Many EU countries have announced national programmes to shield consumers from the high prices. But Germany went the furthest on Friday when it announced its mammoth plan, which will see help pouring to Germans for two years.

Arriving to talk with his eurozone counterparts, German Finance Minister Christian Lindner insisted the spending was “proportionate” to the size of Germany’s economy and said his goal was to use as little of the money as possible.

READ ALSO: Germany to spend €200 billion to cap soaring energy costs

But Germany’s largesse rankled several EU capitals, some of which feared their industries could take severe blows while Germany’s sits protected, deforming the EU’s single market.

Outgoing Italian prime minister Mario Draghi has slammed Berlin for its lack of solidarity and coordination with EU partners.

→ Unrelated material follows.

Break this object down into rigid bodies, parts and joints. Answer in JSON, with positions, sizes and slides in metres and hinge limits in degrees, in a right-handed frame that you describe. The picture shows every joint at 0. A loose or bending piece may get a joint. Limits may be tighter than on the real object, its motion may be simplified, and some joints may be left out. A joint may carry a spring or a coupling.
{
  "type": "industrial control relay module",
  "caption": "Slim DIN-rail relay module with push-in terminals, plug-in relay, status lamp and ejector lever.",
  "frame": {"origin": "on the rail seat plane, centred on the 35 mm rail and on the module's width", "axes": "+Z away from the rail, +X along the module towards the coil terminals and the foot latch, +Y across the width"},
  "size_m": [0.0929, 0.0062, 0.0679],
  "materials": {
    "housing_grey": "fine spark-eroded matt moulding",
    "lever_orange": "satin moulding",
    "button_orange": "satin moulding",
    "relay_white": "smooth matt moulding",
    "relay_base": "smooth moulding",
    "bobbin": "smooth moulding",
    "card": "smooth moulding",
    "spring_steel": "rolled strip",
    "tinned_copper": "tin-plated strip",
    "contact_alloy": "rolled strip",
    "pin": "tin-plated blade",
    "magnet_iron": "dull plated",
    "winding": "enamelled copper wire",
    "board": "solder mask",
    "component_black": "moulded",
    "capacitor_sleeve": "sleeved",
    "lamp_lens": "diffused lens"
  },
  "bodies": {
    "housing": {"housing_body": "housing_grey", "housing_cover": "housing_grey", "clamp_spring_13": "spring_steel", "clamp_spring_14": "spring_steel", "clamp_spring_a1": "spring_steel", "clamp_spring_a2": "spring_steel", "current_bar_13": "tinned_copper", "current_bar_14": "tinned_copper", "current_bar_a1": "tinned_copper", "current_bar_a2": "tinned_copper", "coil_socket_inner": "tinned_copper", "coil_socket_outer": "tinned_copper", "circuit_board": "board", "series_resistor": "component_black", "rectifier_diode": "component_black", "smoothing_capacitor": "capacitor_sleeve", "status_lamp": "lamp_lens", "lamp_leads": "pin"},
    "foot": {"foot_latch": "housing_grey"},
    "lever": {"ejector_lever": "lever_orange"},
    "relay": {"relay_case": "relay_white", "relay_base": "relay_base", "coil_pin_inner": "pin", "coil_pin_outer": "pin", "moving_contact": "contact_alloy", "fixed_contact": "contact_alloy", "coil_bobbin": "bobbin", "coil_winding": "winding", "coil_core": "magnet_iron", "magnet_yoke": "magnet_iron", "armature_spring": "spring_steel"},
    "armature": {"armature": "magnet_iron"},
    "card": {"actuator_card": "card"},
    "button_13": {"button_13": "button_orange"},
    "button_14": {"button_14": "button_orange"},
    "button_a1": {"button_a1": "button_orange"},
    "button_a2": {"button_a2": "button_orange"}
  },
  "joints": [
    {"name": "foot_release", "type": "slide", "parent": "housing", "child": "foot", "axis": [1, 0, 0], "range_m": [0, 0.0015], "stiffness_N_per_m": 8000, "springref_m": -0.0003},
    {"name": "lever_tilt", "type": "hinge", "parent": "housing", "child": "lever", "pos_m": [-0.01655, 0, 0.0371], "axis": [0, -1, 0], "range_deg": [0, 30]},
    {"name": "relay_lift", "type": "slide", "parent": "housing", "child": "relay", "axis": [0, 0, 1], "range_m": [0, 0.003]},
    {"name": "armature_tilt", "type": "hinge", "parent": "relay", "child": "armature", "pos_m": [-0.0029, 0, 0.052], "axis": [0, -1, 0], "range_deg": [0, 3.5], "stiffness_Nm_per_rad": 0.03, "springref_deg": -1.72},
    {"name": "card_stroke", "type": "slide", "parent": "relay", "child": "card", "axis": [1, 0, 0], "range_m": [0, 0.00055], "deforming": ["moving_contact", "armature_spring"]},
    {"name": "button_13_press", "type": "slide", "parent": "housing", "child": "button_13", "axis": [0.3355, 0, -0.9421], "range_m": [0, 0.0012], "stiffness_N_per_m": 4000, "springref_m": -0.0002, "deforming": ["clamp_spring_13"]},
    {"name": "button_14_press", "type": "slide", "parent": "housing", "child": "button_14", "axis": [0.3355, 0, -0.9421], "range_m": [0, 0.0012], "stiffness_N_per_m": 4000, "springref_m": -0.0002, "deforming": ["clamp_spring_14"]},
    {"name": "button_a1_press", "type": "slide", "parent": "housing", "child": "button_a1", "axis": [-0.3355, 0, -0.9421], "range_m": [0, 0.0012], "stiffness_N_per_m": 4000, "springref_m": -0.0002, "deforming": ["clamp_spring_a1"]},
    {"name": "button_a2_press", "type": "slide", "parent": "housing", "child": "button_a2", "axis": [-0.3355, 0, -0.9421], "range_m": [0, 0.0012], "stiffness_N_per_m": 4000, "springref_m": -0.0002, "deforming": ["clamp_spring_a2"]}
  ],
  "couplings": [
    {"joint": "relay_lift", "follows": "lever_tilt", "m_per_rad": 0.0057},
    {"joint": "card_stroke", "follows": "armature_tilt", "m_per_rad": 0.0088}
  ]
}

French Finance Minister Bruno Le Maire, without directly criticizing Berlin, called on partners to agree a common strategy against the price shock and for countries to refrain from going it alone.

“The more this strategy is coordinated, united, the better it is for all of us,” he said.

Risk to ‘European unity’

Others pointed to the unprecedented solidarity shown in the Covid-19 crisis in which the 27 EU nations, against all expectations, approved a jointly financed €750 billion recovery plan.

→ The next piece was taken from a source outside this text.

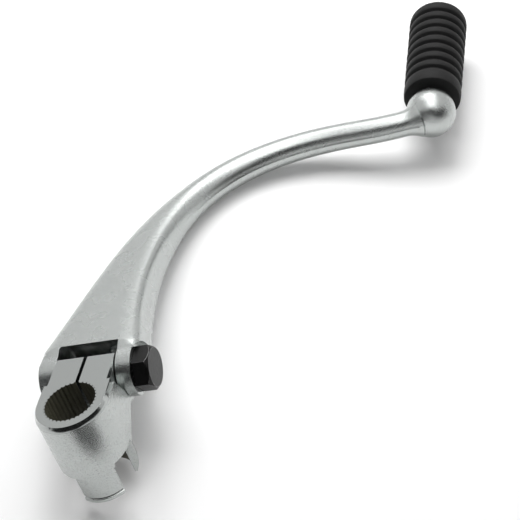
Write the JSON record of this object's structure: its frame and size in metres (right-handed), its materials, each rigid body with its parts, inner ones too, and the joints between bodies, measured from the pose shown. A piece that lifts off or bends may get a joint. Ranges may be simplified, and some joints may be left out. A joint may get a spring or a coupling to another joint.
{
  "type": "kick start lever",
  "caption": "Folding kick start lever: splined clamp knuckle, forked curved arm and a ribbed rubber pedal.",
  "frame": {"origin": "axis of the splined bore at the knuckle's outer face", "axes": "+Z along the bore, away from the engine; +Y from the bore toward the arm; +X along the pivot bolt toward its head"},
  "size_m": [0.1542, 0.2378, 0.0522],
  "materials": {
    "chrome_forging": "satin chrome over a forged surface",
    "bolt_black": "black oxide",
    "bright_steel": "bright hardened steel",
    "black_rubber": "moulded, matt"
  },
  "bodies": {
    "knuckle_body": {"knuckle": "chrome_forging", "pivot_bolt": "bolt_black"},
    "arm_body": {"kick_arm": "chrome_forging", "detent_ball": "bright_steel", "detent_spring": "bright_steel", "pedal_rubber": "black_rubber"}
  },
  "joints": [
    {"name": "arm_fold", "type": "hinge", "parent": "knuckle_body", "child": "arm_body", "pos_m": [0, 0.0224, -0.0092], "axis": [1, 0, 0], "range_deg": [0, 58]}
  ]
}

“Solidarity is not only on the German shoulders, I think this is something that we have to deliver at European level,” said EU economics affairs commissioner Paolo Gentiloni.

“We have very good examples from the previous crisis on how solidarity can react to a crisis and also reassure financial markets. I think that this is our goal,” he said.

While a Covid-style recovery plan is not in the cards for now, Le Maire said €200 billion in loans and €20 billion in aid should be devoted to REPowerEU, a programme to help countries break their dependence on Russian gas.

READ ALSO: Will Germany set a gas price cap – and how would it work?

Bruegel, a highly influential think tank in Brussels, called the German plan a spending “bazooka” that many EU countries were unable to match, creating a potential source of animosity.

“If the German gas price brake gives German business a much better chance to survive the crisis than, say, Italian business, economic divergences in the EU could be deepened, and European unity on Russia undermined,” it said in a blog.